Unlike the control of concentrations under the Competition Act, the planners of mergers and acquisitions in the financial sector do overlook the fact that in the field of regulated financial services, prior authorisation of the supervisory authorities is required for the acquisition of a larger holding. A potential criminal sanction is by no means the only or the most severe consequence of ignoring the approval requirement.
Today, financing, payment and investment services are predominantly subject to state regulation under the principles harmonised by the European Union. It provides, among others, for supervision of the background and skills of the owners or persons with actual control over the financial undertaking.
The acquisition of a qualifying holding in creditors and credit intermediaries, payment institutions, e-money institutions, insurance undertakings, investment firms, fund managers, banks and, in the future, crowdfunding service providers is subject to supervision by the Financial Supervision Authority (FSA). But that’s not all.

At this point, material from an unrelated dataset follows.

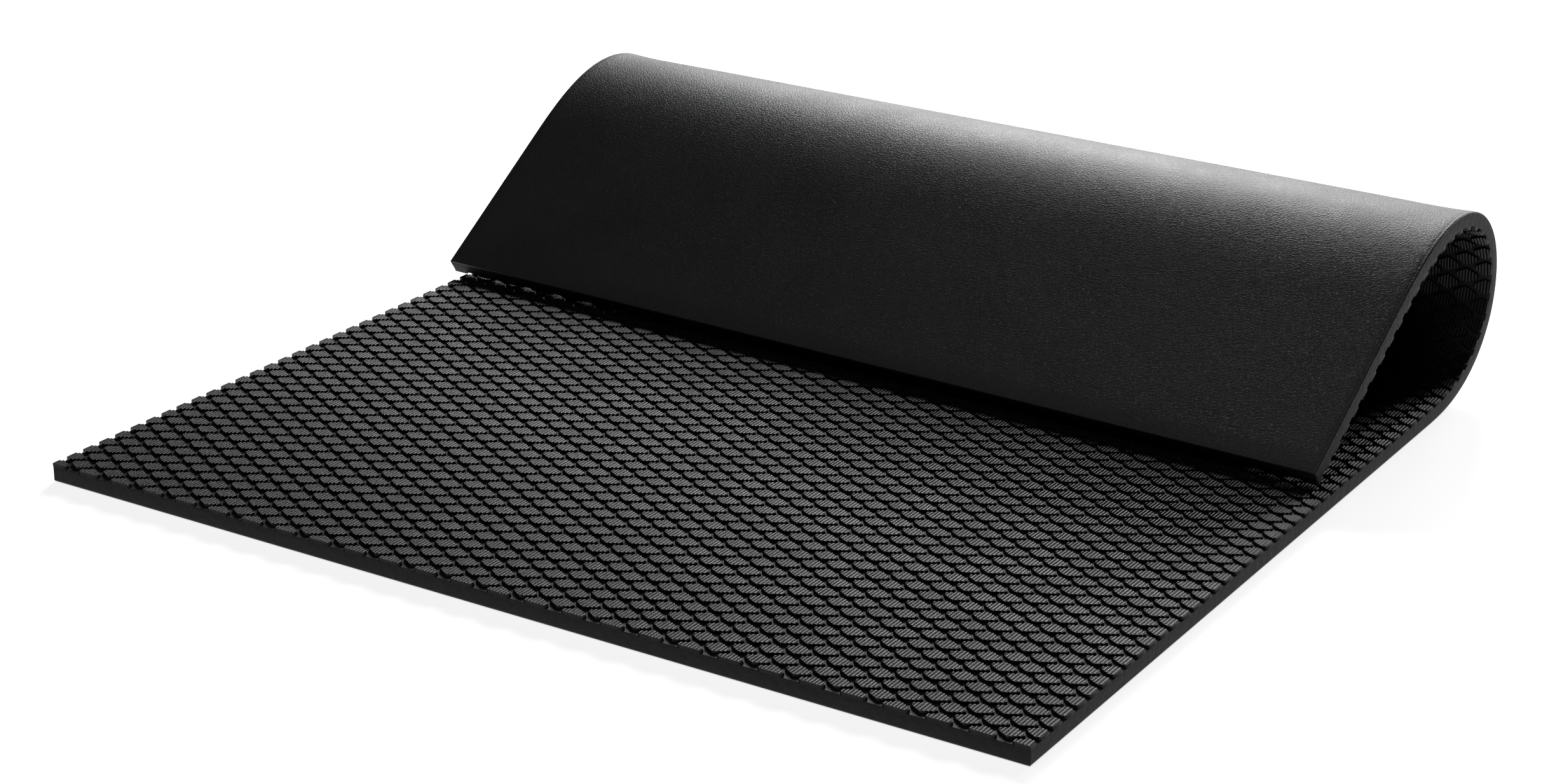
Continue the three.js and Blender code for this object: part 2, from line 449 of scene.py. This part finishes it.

According to the Money Laundering and Terrorist Financing Prevention Act (MLTFPA) and the General Part of the Economic Activities Code Act (GPEACA), the compliance of other financing institutions, providers of trust and company services, pawnbrokers, providers of a virtual currency service and persons engaged in the wholesale or buying-in of precious metals or precious stones subject to the authorisation obligation is verified by the Financial Intelligence Unit (FIU).
Unfortunately, the grounds for supervision and procedural matters in the acquisition and sale of a financial corporation are not harmonised in the sector-specific legal acts, and, depending on the specifics of the financing business, the supervision procedure involves quite a number of details. When it comes down to actually proceeding with the acquisition deal, one needs to take due notice of the regulatory details.